Im Verlauf der Erdgeschichte kam es mehrfach durch Riffwachstum zur Bildung ausgedehnter und mächtiger Karbonatmassen. Das erste Maximum von Riffbildungen, an denen Korallen einen erheblichen Anteil hatten, liegt im Silur. Frühe ”Riffe”, welche am Beginn des Wenlock die erste Riffperiode einleiten, finden sich - hervorragend aufgeschlossen - an der NW-Küste von Gotland. Die Zusammensetzung dieser Riffe, ihre Struktur und ihre Bildungsbedingungen erlauben Rückschlüsse auf den Beginn der Evolution ”moderner” Korallenriffe.

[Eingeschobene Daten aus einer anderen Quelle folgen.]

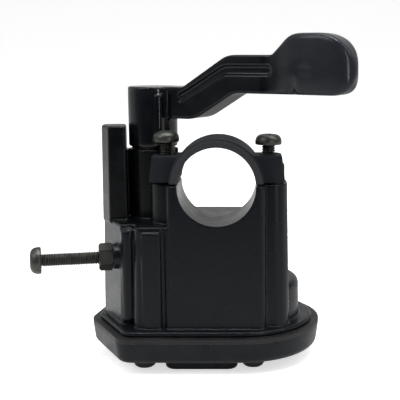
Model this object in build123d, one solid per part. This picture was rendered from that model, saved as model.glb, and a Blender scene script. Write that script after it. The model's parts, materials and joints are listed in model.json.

Gotland wird von etwa 400m mächtigen, überwiegend karbonatischen Sedimenten des Silur (oberes Llandovery - oberes Ludlow; 430-411 Millionen Jahre v.h.) aufgebaut. Die Schichten fallen mit weniger als 1° nach SE; so finden sich die ältesten Schichten der Insel im NW, die jüngsten im Süden. Die Sedimente bestehen aus mikritischen Kalk/Mergel-Wechselfolgen, die mehrfach von komplexen Riffbildungen unterbrochen werden. Sie werden als Ablagerungen in einem flachen, epikontinentalen Meer nahe dem silurischen Äquator gedeutet. Als Ursache für den wiederholten Wechsel zwischen mergeldominierten Abfolgen und riffdominierten Einheiten werden in früheren Arbeiten Meeresspiegeländerungen angenommen. Eine allgemeine Regression, die zu einer allmählichen Verlagerung von küstenparallelen Riffgürteln nach SE geführt hat, soll mehrfach von Transgressionsschüben unterbrochen worden sein. In diesen kamen die Riffbildungen zum Stillstand und es wurden, bedingt durch den höheren Meeresspiegel, überwiegend mergelige Sedimente abgelagert. Untersuchungen der stabilen C-/O-Isotope aus Brachiopodenschalen deuten jedoch daraufhin, dass vor allem paläozeanographisch-klimatische Ursachen für die mehrfachen Wechsel der Sedimentation verantwortlich sind. Die Isotopenuntersuchungen haben ergeben, dass in der Schichten­folge bereits einige Meter unterhalb der Riffbildungen die Isotopenwerte einen raschen Anstieg um mehrere Promille zeigen (Abb. 1). Diese Wechsel sind mit starken Aussterbe­ereignissen bei planktischen (z.B. Graptolithen) und nektonischen Organismen (z.B. Conodontophoriden) verbunden. Als Ursache für die Veränderungen in der Karbonatsedimentation werden Wechsel in der ozeanographischen Zirkula­tion und im Klima angenommen. Die Perioden mit überwiegend mergeligen Ablagerungen werden auf humide, die Zeiten starker Riffbildung auf aride Klimabedingungen zurückgeführt.